Record list:
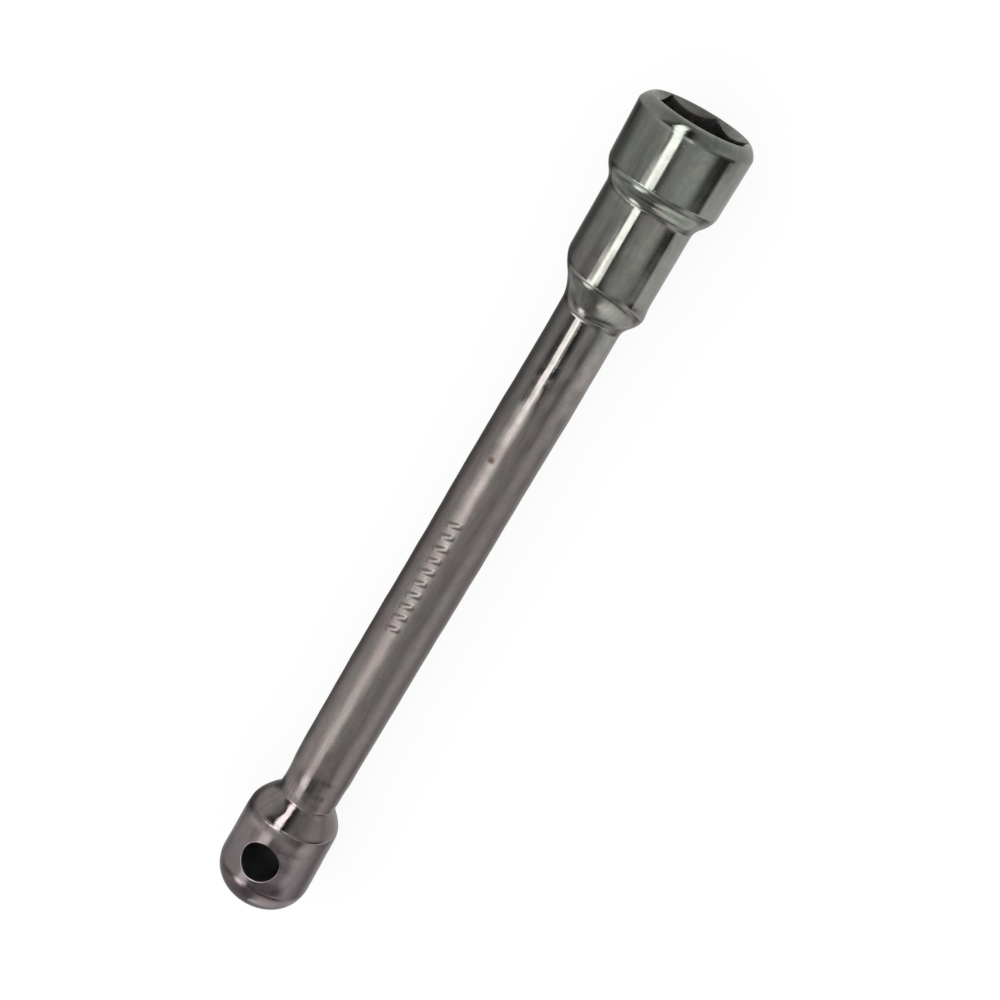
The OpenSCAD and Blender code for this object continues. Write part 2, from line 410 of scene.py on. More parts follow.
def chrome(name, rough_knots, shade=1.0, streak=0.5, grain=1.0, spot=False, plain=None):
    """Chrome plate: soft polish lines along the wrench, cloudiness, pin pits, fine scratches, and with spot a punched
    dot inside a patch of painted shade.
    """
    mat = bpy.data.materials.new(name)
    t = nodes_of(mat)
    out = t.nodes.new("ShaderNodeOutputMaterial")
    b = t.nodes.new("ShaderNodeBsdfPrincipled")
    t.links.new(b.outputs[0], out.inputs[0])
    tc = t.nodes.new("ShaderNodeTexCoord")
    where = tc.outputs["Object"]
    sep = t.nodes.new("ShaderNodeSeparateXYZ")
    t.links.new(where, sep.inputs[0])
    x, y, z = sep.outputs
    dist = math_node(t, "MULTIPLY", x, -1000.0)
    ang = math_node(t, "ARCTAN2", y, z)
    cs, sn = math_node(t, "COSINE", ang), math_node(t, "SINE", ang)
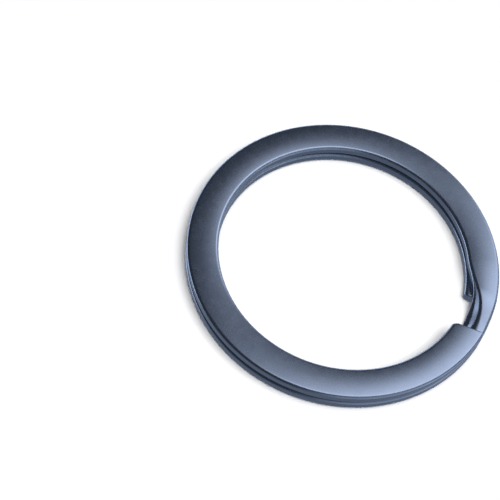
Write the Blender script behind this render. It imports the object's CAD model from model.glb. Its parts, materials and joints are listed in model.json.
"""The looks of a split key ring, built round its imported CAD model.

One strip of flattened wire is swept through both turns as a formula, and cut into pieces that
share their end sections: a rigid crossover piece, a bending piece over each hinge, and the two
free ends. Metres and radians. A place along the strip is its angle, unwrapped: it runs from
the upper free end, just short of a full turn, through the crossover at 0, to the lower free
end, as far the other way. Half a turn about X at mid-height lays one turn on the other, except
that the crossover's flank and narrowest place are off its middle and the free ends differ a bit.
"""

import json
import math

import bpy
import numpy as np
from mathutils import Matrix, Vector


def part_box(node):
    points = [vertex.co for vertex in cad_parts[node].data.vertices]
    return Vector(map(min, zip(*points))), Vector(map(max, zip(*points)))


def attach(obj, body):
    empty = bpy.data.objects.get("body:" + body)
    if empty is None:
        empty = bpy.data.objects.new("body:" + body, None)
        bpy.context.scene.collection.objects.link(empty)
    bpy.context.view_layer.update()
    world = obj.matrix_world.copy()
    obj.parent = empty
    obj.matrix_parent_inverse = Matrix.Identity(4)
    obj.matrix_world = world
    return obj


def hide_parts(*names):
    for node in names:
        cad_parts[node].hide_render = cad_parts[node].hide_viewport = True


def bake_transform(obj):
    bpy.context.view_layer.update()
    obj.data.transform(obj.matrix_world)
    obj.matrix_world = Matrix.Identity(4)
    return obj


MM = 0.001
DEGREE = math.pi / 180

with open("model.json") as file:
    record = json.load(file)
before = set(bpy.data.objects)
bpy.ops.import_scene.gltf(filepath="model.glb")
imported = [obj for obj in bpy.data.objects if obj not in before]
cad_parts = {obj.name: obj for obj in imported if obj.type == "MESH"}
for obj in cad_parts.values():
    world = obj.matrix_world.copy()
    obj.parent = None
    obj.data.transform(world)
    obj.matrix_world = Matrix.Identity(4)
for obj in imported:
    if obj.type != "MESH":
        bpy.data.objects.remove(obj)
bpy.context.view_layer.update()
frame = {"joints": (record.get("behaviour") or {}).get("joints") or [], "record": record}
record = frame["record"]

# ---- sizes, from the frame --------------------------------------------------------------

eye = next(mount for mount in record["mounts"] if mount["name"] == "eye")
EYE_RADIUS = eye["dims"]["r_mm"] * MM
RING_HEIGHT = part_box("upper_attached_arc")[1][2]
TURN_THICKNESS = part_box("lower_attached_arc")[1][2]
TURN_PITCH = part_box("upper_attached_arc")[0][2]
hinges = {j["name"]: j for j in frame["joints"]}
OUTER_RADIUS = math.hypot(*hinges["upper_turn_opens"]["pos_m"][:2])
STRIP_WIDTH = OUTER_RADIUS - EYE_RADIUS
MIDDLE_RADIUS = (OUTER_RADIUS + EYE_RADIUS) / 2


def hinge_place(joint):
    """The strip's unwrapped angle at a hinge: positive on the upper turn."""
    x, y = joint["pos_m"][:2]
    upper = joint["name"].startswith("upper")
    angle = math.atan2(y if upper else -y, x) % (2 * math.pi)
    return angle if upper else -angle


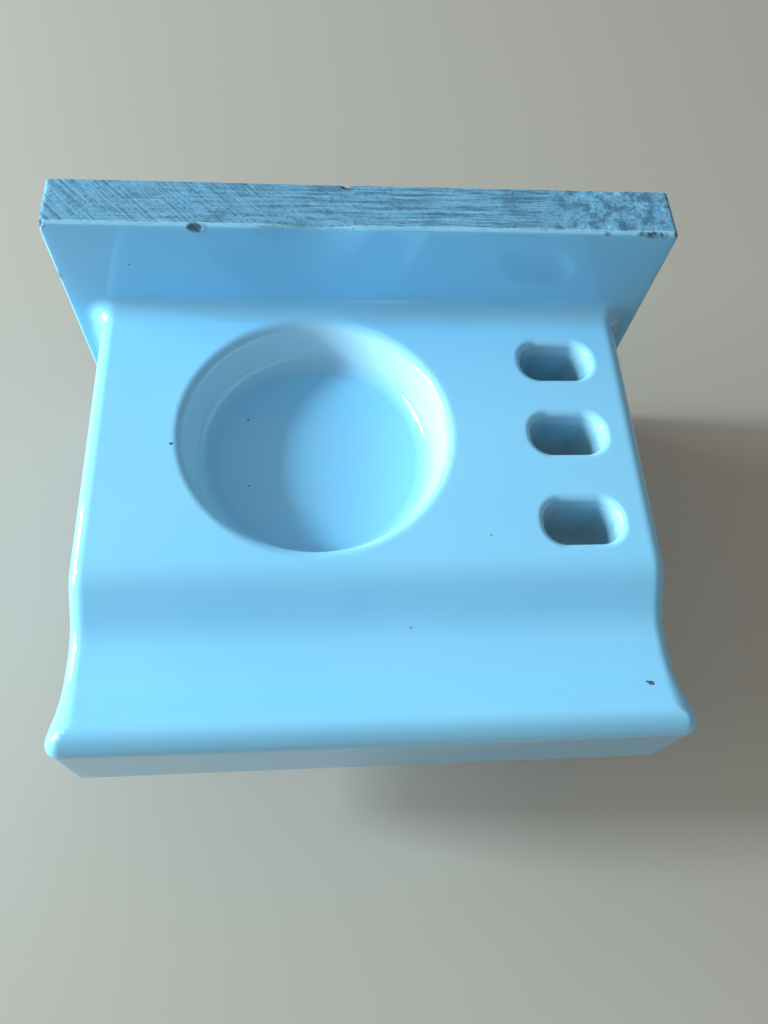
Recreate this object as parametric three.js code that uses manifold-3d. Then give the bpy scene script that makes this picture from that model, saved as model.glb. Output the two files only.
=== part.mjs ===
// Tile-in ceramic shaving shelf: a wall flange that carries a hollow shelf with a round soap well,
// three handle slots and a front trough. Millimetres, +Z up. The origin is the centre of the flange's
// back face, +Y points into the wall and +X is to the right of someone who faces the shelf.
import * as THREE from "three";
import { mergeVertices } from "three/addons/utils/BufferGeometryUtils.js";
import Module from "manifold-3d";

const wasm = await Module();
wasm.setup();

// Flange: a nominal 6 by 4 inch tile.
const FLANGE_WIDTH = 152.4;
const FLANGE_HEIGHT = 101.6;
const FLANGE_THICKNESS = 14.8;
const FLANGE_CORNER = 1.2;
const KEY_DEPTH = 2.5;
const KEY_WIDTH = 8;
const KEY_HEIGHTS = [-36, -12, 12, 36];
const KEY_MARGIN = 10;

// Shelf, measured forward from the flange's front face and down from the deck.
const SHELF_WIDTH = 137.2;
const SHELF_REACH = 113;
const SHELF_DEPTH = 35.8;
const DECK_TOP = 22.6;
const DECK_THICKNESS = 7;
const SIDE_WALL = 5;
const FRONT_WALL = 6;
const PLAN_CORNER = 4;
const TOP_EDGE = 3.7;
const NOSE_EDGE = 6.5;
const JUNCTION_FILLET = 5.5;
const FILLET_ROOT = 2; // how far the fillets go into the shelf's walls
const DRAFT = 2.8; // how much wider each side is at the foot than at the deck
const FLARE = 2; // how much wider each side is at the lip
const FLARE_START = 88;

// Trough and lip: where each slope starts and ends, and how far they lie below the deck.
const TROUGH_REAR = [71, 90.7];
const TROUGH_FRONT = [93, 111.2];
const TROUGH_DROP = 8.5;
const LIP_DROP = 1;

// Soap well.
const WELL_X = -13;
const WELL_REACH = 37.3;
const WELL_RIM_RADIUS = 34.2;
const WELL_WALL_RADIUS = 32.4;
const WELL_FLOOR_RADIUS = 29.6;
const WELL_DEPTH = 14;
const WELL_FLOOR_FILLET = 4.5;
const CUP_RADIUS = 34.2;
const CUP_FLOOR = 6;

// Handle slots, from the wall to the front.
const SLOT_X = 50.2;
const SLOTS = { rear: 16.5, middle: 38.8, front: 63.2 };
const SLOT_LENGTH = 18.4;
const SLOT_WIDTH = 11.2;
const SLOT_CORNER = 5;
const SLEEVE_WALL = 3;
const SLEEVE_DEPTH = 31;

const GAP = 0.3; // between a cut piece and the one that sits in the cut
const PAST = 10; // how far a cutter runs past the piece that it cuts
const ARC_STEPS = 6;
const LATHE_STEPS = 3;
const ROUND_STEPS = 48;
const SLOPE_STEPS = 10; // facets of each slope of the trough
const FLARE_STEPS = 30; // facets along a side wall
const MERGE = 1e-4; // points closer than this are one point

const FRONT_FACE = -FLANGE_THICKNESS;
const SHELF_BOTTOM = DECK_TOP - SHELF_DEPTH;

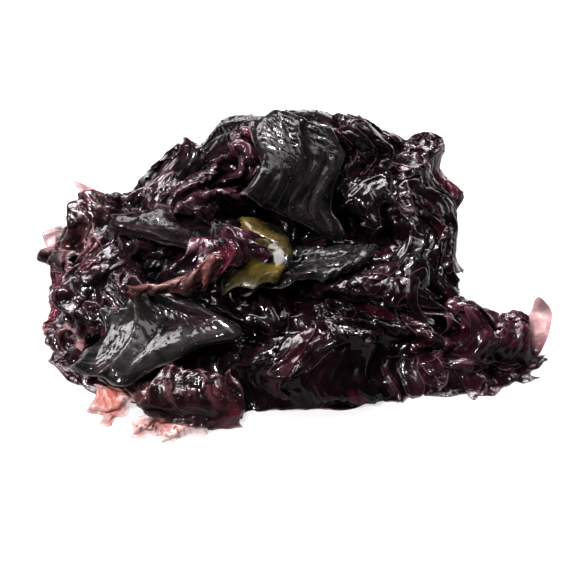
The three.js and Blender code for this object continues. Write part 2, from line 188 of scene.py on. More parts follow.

Your goal:
Start with the line that contains "in imported if" and end with the line that contains "# ---- sizes, from"; give those lines again exactly, and no others.

Output of the task:
cad_parts = {obj.name: obj for obj in imported if obj.type == "MESH"}
for obj in cad_parts.values():
    world = obj.matrix_world.copy()
    obj.parent = None
    obj.data.transform(world)
    obj.matrix_world = Matrix.Identity(4)
for obj in imported:
    if obj.type != "MESH":
        bpy.data.objects.remove(obj)
bpy.context.view_layer.update()
frame = {"joints": (record.get("behaviour") or {}).get("joints") or [], "record": record}
record = frame["record"]

# ---- sizes, from the frame --------------------------------------------------------------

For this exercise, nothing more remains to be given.